Given task
Your task is to quote the material that follows, in full and exactly.

Stored data

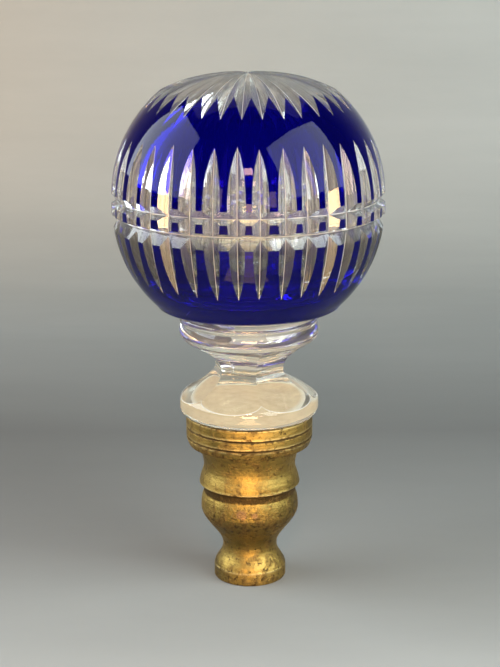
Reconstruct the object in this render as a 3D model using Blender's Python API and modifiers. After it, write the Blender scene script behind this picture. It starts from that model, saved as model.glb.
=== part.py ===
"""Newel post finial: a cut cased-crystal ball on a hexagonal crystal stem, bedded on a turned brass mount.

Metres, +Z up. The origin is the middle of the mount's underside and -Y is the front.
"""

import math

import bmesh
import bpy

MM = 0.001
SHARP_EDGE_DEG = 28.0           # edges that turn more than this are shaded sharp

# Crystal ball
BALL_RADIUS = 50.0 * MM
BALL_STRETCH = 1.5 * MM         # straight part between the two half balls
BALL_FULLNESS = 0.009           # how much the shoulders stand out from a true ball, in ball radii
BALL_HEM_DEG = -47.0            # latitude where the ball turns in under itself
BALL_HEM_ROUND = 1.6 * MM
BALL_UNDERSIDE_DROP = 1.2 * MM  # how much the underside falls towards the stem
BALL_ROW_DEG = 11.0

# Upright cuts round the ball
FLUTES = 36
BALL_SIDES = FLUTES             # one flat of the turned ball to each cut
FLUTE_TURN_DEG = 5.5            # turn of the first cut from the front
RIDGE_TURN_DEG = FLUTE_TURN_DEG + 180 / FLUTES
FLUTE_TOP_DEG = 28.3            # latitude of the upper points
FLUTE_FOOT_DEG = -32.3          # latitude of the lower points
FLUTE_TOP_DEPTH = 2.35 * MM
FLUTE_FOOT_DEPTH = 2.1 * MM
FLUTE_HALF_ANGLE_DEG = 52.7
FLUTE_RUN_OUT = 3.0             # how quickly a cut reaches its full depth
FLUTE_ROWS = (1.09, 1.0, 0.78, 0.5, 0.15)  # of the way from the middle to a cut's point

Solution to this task
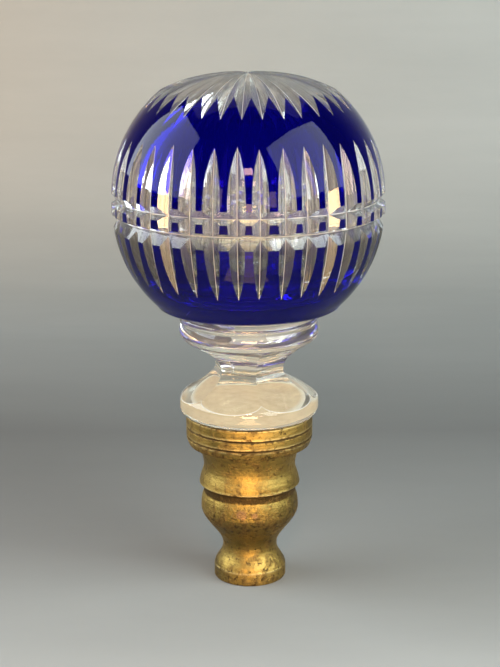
Reconstruct the object in this render as a 3D model using Blender's Python API and modifiers. After it, write the Blender scene script behind this picture. It starts from that model, saved as model.glb.
=== part.py ===
"""Newel post finial: a cut cased-crystal ball on a hexagonal crystal stem, bedded on a turned brass mount.

Metres, +Z up. The origin is the middle of the mount's underside and -Y is the front.
"""

import math

import bmesh
import bpy

MM = 0.001
SHARP_EDGE_DEG = 28.0           # edges that turn more than this are shaded sharp

# Crystal ball
BALL_RADIUS = 50.0 * MM
BALL_STRETCH = 1.5 * MM         # straight part between the two half balls
BALL_FULLNESS = 0.009           # how much the shoulders stand out from a true ball, in ball radii
BALL_HEM_DEG = -47.0            # latitude where the ball turns in under itself
BALL_HEM_ROUND = 1.6 * MM
BALL_UNDERSIDE_DROP = 1.2 * MM  # how much the underside falls towards the stem
BALL_ROW_DEG = 11.0

# Upright cuts round the ball
FLUTES = 36
BALL_SIDES = FLUTES             # one flat of the turned ball to each cut
FLUTE_TURN_DEG = 5.5            # turn of the first cut from the front
RIDGE_TURN_DEG = FLUTE_TURN_DEG + 180 / FLUTES
FLUTE_TOP_DEG = 28.3            # latitude of the upper points
FLUTE_FOOT_DEG = -32.3          # latitude of the lower points
FLUTE_TOP_DEPTH = 2.35 * MM
FLUTE_FOOT_DEPTH = 2.1 * MM
FLUTE_HALF_ANGLE_DEG = 52.7
FLUTE_RUN_OUT = 3.0             # how quickly a cut reaches its full depth
FLUTE_ROWS = (1.09, 1.0, 0.78, 0.5, 0.15)  # of the way from the middle to a cut's point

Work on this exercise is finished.